NIU's Mary Beth Henning, a professor of elementary social studies education, also has signed on to the project. “My role would be to help the teachers develop innovative instructional methods, so they can translate their new-found knowledge of history into dynamic and meaningful lessons for students,” she said.
The Challenge of Freedom project involves two dozen organizations, including museums, libraries, school districts and institutions of higher education. Teachers will participate in workshops, seminars, online discussions and a summer institute. They also will have the opportunity to take graduate-level courses in American history, including at NIU.
Bowers said he expects to have frequent on-site contact with teachers, serving as a resource for both curriculum content and instructional method.

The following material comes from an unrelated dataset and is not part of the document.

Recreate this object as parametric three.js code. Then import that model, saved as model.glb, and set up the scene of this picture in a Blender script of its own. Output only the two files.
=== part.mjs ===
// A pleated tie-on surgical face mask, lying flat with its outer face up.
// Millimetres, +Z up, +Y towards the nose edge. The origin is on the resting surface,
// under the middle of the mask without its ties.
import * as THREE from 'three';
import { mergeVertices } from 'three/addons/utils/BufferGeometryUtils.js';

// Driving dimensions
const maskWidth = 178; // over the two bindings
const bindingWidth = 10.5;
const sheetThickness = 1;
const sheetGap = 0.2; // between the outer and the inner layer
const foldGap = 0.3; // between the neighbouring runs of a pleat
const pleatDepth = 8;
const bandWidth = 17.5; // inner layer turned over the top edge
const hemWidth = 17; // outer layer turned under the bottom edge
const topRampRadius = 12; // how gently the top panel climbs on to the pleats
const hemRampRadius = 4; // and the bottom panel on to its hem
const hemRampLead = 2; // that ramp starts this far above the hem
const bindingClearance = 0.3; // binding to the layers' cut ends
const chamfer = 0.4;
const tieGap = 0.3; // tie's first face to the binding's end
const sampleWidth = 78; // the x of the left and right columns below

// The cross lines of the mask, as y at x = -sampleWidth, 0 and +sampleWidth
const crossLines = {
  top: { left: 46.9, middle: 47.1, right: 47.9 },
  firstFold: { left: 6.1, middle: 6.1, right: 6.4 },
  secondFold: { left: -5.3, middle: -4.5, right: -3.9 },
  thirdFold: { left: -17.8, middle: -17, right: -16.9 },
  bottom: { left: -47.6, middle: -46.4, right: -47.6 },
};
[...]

He has been involved in a similar effort in Rockford Public Schools, which received a Teaching American History grant of nearly $1 million in 2004. In both cases, Bowers played an instrumental role in the design of the proposals. In Rockford, he now serves as the external evaluator, examining grant activities and assessing their effectiveness.

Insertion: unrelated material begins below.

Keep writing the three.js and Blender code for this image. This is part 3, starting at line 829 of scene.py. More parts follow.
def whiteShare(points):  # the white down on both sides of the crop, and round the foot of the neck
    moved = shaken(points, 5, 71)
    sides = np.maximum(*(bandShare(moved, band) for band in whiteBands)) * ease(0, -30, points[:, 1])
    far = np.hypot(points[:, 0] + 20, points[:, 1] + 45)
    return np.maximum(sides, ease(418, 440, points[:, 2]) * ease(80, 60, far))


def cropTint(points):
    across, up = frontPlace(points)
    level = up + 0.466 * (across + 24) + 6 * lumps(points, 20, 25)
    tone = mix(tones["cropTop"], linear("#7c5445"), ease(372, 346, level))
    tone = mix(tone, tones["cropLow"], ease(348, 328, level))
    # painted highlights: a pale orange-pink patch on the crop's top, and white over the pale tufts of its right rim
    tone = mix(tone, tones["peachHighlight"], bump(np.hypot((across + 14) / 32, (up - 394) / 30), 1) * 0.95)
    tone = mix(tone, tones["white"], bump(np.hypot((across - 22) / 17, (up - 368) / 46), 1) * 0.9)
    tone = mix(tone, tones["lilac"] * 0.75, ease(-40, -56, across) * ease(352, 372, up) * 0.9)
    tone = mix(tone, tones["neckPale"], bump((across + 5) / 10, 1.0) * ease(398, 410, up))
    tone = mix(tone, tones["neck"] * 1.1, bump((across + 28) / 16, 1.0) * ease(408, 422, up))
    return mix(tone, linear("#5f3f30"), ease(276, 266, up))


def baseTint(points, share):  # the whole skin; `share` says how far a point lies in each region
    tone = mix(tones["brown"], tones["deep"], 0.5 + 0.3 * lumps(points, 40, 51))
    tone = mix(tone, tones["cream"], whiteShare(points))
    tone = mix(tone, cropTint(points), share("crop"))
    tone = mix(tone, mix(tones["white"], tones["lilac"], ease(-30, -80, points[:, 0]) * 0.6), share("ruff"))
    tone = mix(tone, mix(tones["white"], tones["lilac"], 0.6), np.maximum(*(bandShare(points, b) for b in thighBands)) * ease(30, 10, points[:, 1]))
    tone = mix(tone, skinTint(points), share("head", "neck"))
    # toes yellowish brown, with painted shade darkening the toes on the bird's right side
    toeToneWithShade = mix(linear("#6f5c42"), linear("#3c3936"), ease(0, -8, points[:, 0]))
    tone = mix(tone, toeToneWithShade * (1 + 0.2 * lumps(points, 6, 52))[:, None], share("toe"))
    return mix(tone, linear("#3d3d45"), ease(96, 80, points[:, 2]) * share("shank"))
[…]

“We're in the first active year in Rockford, and it's making inroads and great gains with the teachers,” he said.
The National Assessment of Educational Progress, or NAEP, also known as “the Nation's Report Card,” indicates that less than one-quarter of U.S. students in the fourth, eighth and 12th grades are proficient in American history. The Teaching American History grant program, initially sponsored by U.S. Sen. Robert C. Byrd of West Virginia, now has given more than 500 such grants to various school districts and their partners nationwide.
The funding supports programs that work to raise student achievement by improving teachers' knowledge, understanding and appreciation of American history.
“We fully recognize the importance of a global history and social studies curriculum, but the fact of the matter is that our students – regardless of their ages, locales or backgrounds – need to know all they can about our nation, its past and its shaping influences,” Bowers said. “Our world is complex, and the teaching of our nation's history should reflect that. Only by teaching students in that way, through a variety of content, can we be sure that we are preparing the best possible future citizens and laying the groundwork for the future of the United States.”